Disabled-by-default for multi-skill discovery. Every repo and marketplace skill arrives enabled = false and must be reviewed before use. A single_file source — one explicit admin act — may default enabled. Re-syncing an enabled skill whose recomputed body_checksum changed auto-reverts it to disabled and surfaces the diff for re-confirmation.
Namespaced upsert, orphan-disable. identifier is namespaced "{source_uid}:{path}" so identical skill names across sources never collide. Re-sync is upsert-by-(source, identifier); a skill that disappeared upstream is marked orphaned + disabled, never silently dropped.
Admin-only management. Sources and skills live in a new nrllm_skills access = admin backend submodule. The two tables are an escalation surface (the body becomes prompt context in 1b) and must never be granted to non-admin backend groups; sync-managed TCA fields (body_checksum, source_sha, raw_frontmatter, support_status, identifier) are read-only and github_token is never shown in a FormEngine form.
String-backed enums + bounded JSON. SkillSourceType, SyncStatus and SupportStatus are string-backed with values() / isValid() / tryFromString() (the project's Defensive-Enum rule). raw_frontmatter and the reserved allowed_tools JSON are byte- and shape-bounded at parse time even though allowed_tools is ignored in 1a.
Explicit ``symfony/yaml`` dependency.
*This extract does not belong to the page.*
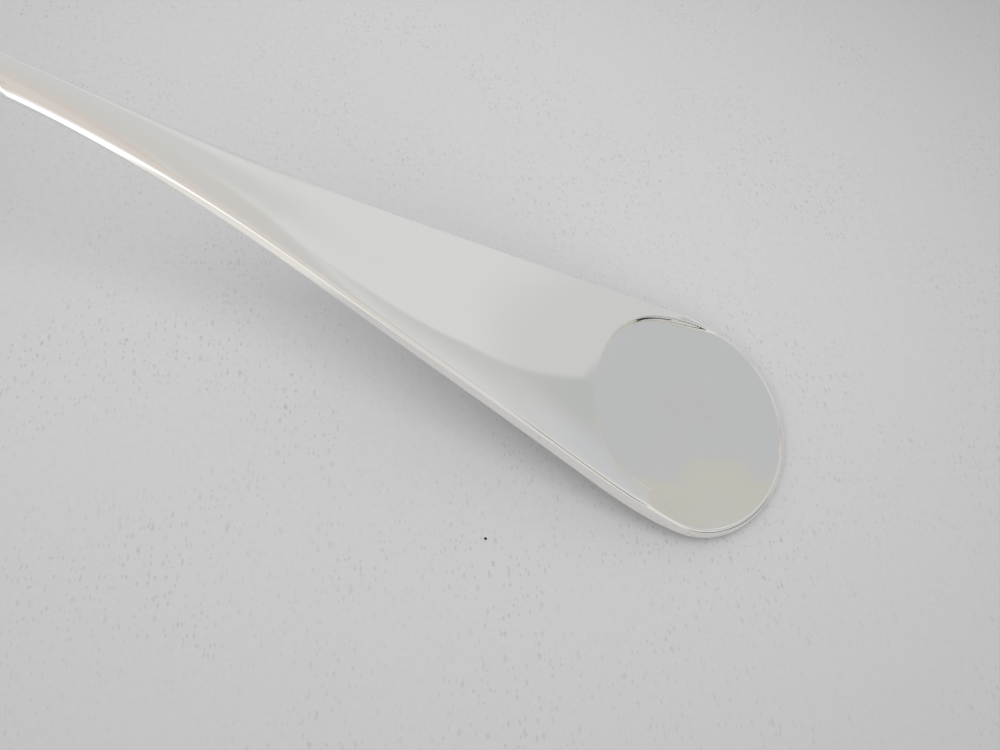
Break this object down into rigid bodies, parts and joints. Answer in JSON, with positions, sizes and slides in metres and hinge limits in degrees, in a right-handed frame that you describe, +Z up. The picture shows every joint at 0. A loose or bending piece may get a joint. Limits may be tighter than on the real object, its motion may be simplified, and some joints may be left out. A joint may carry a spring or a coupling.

Front-matter is parsed with Symfony\Component\Yaml\Yaml; the package is added to composer.json require explicitly rather than relied on transitively.

Consequences

● Admins reuse the GitHub skill ecosystem from inside the backend, with SHA-pinned, checksum-verified, host-allowlisted fetches.
● The SSRF guard and the GitHub-origin allowlist are independent controls, stated and tested separately — neither masks the other.
● Disabled-by-default plus auto-disable-on-change means no remote content silently enters a prompt: every enable is a deliberate admin review, and an upstream change re-opens that review.
● Orphan-disable (never drop) keeps attached skills (Plan 1b) from vanishing under an editor and makes upstream deletions visible.
◐ Two more domain entities and a new submodule increase surface area; the split from PromptSnippet is intentional and documented here and in the administration guide.
◐ On hardened instances the global HTTP/allowed_hosts SSRF list must include the four GitHub hosts, or every sync fails closed — a deliberate, documented prerequisite.
✕ support_status = partial is not a safety signal. It only flags that referenced scripts/assets are not executed (always true in 1a); the prose stays fully untrusted. The injection-time output integrity controls land in Plan 1b.